There is one other major addition, which is the print primitive, discussed more below.

The representation of values requires a definition. We’ll use the following representations for the Cobra runtime:

• true will be represented as the constant 0xFFFFFFFFFFFFFFFF.

• false will be represented as the constant 0x7FFFFFFFFFFFFFFF.

• numbers will be represented with a zero in the rightmost bit, by shifting them left 1 bit. So, for example, 2 is represented as 0x0000000000000004.

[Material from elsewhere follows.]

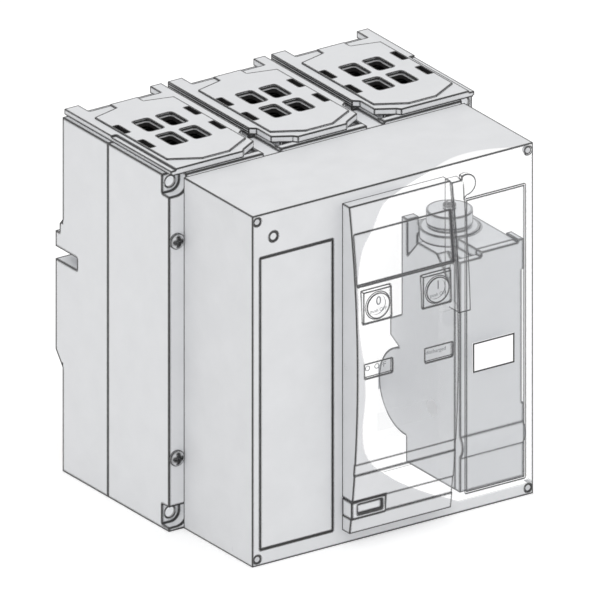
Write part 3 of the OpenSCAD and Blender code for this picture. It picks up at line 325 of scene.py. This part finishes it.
def soft_step(tree, value, limit):
    """0 up to a limit and 1 past it, with a narrow blend, both in millimetres."""
    return add(tree, "Math", add(tree, "Math", value, limit, operation="SUBTRACT"), ZONE_SOFT,
               operation="DIVIDE", use_clamp=True)


def clear_zone(tree):
    """1 where the front is clear, 0 where it is grey, with a softly curved border between them.

    The border leans: what stands further out has it further to the left and higher up.
    """
    x_raw, y_raw, z_raw = axes(tree)
    ahead = add(tree, "Math", add(tree, "Math", FRONT_Y, y_raw, operation="SUBTRACT"), 0.0,
                operation="MAXIMUM")
    x = scaled_sum(tree, x_raw, ahead, ZONE_LEAN_X)
    z = scaled_sum(tree, z_raw, ahead, ZONE_LEAN_Z)
    return product(tree, soft_step(tree, x, border_curve(tree, z)), soft_step(tree, z, ZONE_FLOOR))


def top_glow_zone(tree):
    """1 on the narrow strip of the cover's top, behind its front edge, where the grey also fades."""
    x, y, z = axes(tree)
    away = add(tree, "Math", add(tree, "Math", x, STRIP_MID_X * MM, operation="SUBTRACT"), 1 / MM,
               operation="MULTIPLY")
    bend = add(tree, "Math", add(tree, "Math", away, away, operation="MULTIPLY"), STRIP_BEND,
               operation="MULTIPLY")
    border = add(tree, "Math", bend, STRIP_DEPTH, operation="ADD")
    depth = add(tree, "Math", y, -1 / MM, operation="MULTIPLY")
    return product(tree, soft_step(tree, depth, border), above(tree, z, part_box("front_cover")[1].z - HAIR / 2))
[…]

You should raise errors at runtime in the following cases:

• -, +, *, add1 and sub1 should raise an error (by printing it out) with the substring "arithmetic expected a number" if the operation’s argument(s) are not numbers. You can print more information than this if you like, but the message must have at least this substring.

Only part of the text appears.